The New York PSC yesterday extended and expanded Consolidated Edison’s Brooklyn Queens Demand Management (BQDM) program. The program saved ratepayers millions of dollars by cutting future energy demands while delaying or even eliminating the need for new infrastructure in the future.

“BQDM is one of the best examples of the energy reforms underway in New York thanks to Gov (Andrew) Cuomo’s (D) long-term energy strategy REV – Reforming the Energy Vision,” PSC Chair John Rhodes said in prepared remarks.

The program has used efficiency and demand management since 2014 and is expected to save customers about $24.5 million over its lifetime. The energy consumption cuts let Con Edison defer the construction of a $1 billion substation, the PSC said.

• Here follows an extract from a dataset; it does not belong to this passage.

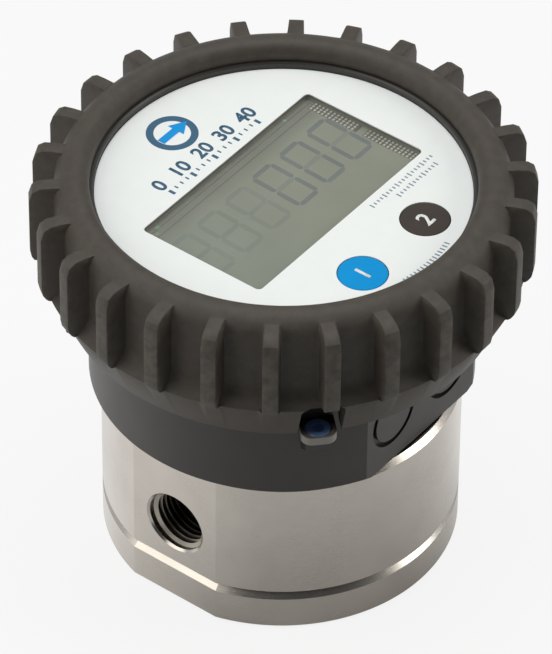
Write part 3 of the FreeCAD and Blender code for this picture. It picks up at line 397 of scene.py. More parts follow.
@dataclass(frozen=True)
class PrintedFilm:
    """Smooth film or ink with the slightest unevenness of a screen print."""

    name: str
    colour: Colour
    roughness: float = 0.34
    variation: float = 0.04

    def build(self) -> bpy.types.Material:
        """Makes the material.

        Returns:
            The material.
        """
        sheet = NodeSheet(self.name)
        cloud = sheet.noise(240.0)
        grain = sheet.noise(3000.0, 2.0)
        darker = tuple(part * (1.0 - self.variation) for part in self.colour)
        colour = sheet.blend(cloud.ramp(0.3, 0.7), self.colour, darker)
        rough = self.roughness + (grain - 0.5) * 0.08
        normal = sheet.relief(grain, 0.002 * MM)
        return sheet.finish(Base_Color=colour, Roughness=rough, Normal=normal,
                            Specular_IOR_Level=0.35)


@dataclass(frozen=True)
class DisplayGlass:
    """Reflective display glass: grey green, with painted shade towards its far long edge, where
    the window's edge shades it.
    """

    name: str = "display_glass"
    colour: Colour = (0.215, 0.232, 0.170)
    shade: Colour = (0.140, 0.144, 0.112)
    fringe: Colour = (0.195, 0.222, 0.178)
    far_edge: float = 14.3 * MM
    half_length: float = 26.0 * MM

    def build(self) -> bpy.types.Material:
        """Makes the material.

        Returns:
            The material.
        """
        sheet = NodeSheet(self.name)
        x, y, _ = sheet.axes(sheet.place)
        cloud = sheet.noise(70.0)
        speck = sheet.noise(2500.0, 2.0)
        # Painted shade along the far long edge, under the window's edge.
        far_edge_shade = y.ramp(self.far_edge - 6.0 * MM, self.far_edge - 3.0 * MM)
        toward_left = (0 - x).ramp(-5.0 * MM, self.half_length)
        body = sheet.blend(toward_left * 0.8, self.colour, self.fringe)
        body = sheet.blend((cloud - 0.5) * 0.5 + 0.1, body, self.shade)
        colour = sheet.blend(far_edge_shade * 0.75, body, self.shade)
        rough = 0.30 + (speck - 0.5) * 0.1
        normal = sheet.relief(speck, 0.002 * MM)
        return sheet.finish(Base_Color=colour, Roughness=rough, Normal=normal,
                            Specular_IOR_Level=0.3)


@dataclass(frozen=True)
class ClearPane:
    """Clear plastic pane with faint handling haze."""

    name: str = "clear_pane"
    haze: float = 0.045

    def build(self) -> bpy.types.Material:
        """Makes the material.

        Returns:
            The material.
        """
        sheet = NodeSheet(self.name)
        smear = sheet.noise(130.0, 4.0, 0.6)
        alpha = self.haze + (smear - 0.5) * 0.05
        colour = sheet.blend(smear, (0.80, 0.82, 0.80), (0.90, 0.92, 0.90))
        return sheet.finish(Base_Color=colour, Roughness=0.08 + smear * 0.08, Alpha=alpha,
                            Specular_IOR_Level=0.3)


SHELL = ((0.021, 0.0175, 0.014), (0.017, 0.014, 0.0115), 0.42)


class Finish(Enum):
    """The finishes of this object, each built once."""

    STEEL = TurnedSteel()
    THREAD = TurnedSteel("thread_steel", (0.56, 0.51, 0.44), (0.46, 0.42, 0.36), roughness=0.30)
    BOOT = MouldedRubber()
    HOUSING = MouldedPlastic("register_shell", *SHELL, specular=0.6)
    COVER = LuggedPlastic("cover_shell", *SHELL, specular=0.6)
    SEAL = MouldedPlastic("black_seal", (0.018, 0.018, 0.018), (0.03, 0.029, 0.028), 0.6)
    BLACK_PLASTIC = MouldedPlastic("black_plastic", (0.03, 0.03, 0.032), (0.022, 0.022, 0.024))
    WHEEL = MouldedPlastic("wheel_plastic", (0.72, 0.70, 0.64), (0.66, 0.64, 0.58), 0.4)
    BOARD = MouldedPlastic("green_laminate", (0.03, 0.16, 0.075), (0.024, 0.13, 0.06), 0.35)
    CELL = MouldedPlastic("cell_sleeve", (0.10, 0.30, 0.15), (0.08, 0.25, 0.12), 0.3)
    STRIP = MouldedPlastic("contact_strip", (0.62, 0.60, 0.52), (0.50, 0.48, 0.40), 0.5)
    BLUE_KEY = MouldedPlastic("blue_key", (0.0, 0.296, 0.686), (0.0, 0.27, 0.64), 0.42, 7000.0,
                              0.004 * MM, 0.15)
    DARK_KEY = MouldedPlastic("dark_key", (0.060, 0.048, 0.040), (0.048, 0.038, 0.032), 0.42,
                              7000.0, 0.004 * MM, 0.2)
    ZINC = PlatedMetal("zinc_plate", (0.42, 0.52, 0.70), (0.26, 0.35, 0.55), 0.24)
    # Zinc screw heads drawn as a bright blue non-metal: partly their own blue passivated colour,
    # partly a painted reflection of the heads' bevels.
    BLUE_ZINC = MouldedPlastic("blue_passivate_painted_reflection", (0.20, 0.34, 0.68), (0.15, 0.27, 0.56), 0.30,
                               5000.0, 0.006 * MM, 0.8)
    BRASS = PlatedMetal("drawn_brass", (0.78, 0.56, 0.25), (0.66, 0.46, 0.20))
    BRONZE = PlatedMetal("sintered_bronze", (0.60, 0.42, 0.22), (0.48, 0.34, 0.18), 0.42)
    NICKEL = PlatedMetal("nickel", (0.66, 0.64, 0.60), (0.56, 0.54, 0.50))
    FILM = PrintedFilm("white_film", (0.862, 0.888, 0.872), 0.30, 0.02)
    INK = PrintedFilm("dial_ink", (0.048, 0.128, 0.212))
    BRIGHT_INK = PrintedFilm("bright_ink", (0.0, 0.296, 0.72))
    PALE_INK = PrintedFilm("pale_ink", (0.20, 0.27, 0.33))
    WHITE_INK = PrintedFilm("white_ink", (0.88, 0.89, 0.88))
    GLASS = DisplayGlass()
    PANE = ClearPane()
    SEGMENT = PrintedFilm("display_segment", (0.118, 0.138, 0.130), 0.5, 0.12)
    GHOST = PrintedFilm("display_ghost", (0.168, 0.188, 0.152), 0.5, 0.08)
    TRACE = PrintedFilm("display_trace", (0.400, 0.390, 0.315), 0.45, 0.15)
    EDGE_INK = PrintedFilm("display_edge", (0.085, 0.082, 0.064), 0.5, 0.15)
    BORDER = PrintedFilm("display_border", (0.30, 0.305, 0.235), 0.5, 0.1)
    BOARD_GLINT = PrintedFilm("board_glint", (0.20, 0.34, 0.20), 0.4, 0.25)

    @property
    def material(self) -> bpy.types.Material:
        """The finish's material, made on first use."""
        name = self.value.name
        return bpy.data.materials.get(name) or self.value.build()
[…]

The order extending BQDM beyond 2018 included added distributed energy resources (DER) to help defer even more infrastructure and grow savings for customers. The extension order will let Con Edison get added demand cuts and defer more spending, but did not authorize funding.

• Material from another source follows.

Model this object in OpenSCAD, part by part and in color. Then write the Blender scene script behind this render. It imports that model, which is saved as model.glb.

The utility has been able to achieve its desired goals so far by staying within the existing budget, so no more money is needed. The PSC expects by next summer the BQDM program will have contracted for over 52 MW of DER to meet demand.

The program includes 6,000 small businesses, 1,400 multi-family buildings and 8,800 homes that cut overall load on the distribution system and thus saw lower bills. Small business efficiency measures resulted in 110 GWH of annual energy reduction, while those from the residential sector saved 27 GWH/year, the PSC said.

Con Edison expects to maintain similar levels of energy-use cuts going forward.

The BQDM is also helping move forward the PSC’s goals under the REV process by creating partnerships between private energy developers and utilities for DER. The DER marketplace will benefit consumers by providing smaller, cleaner energy systems using a variety of technologies such as solar, combined heat and power, microgrids, gas micro-turbines and storage, it added.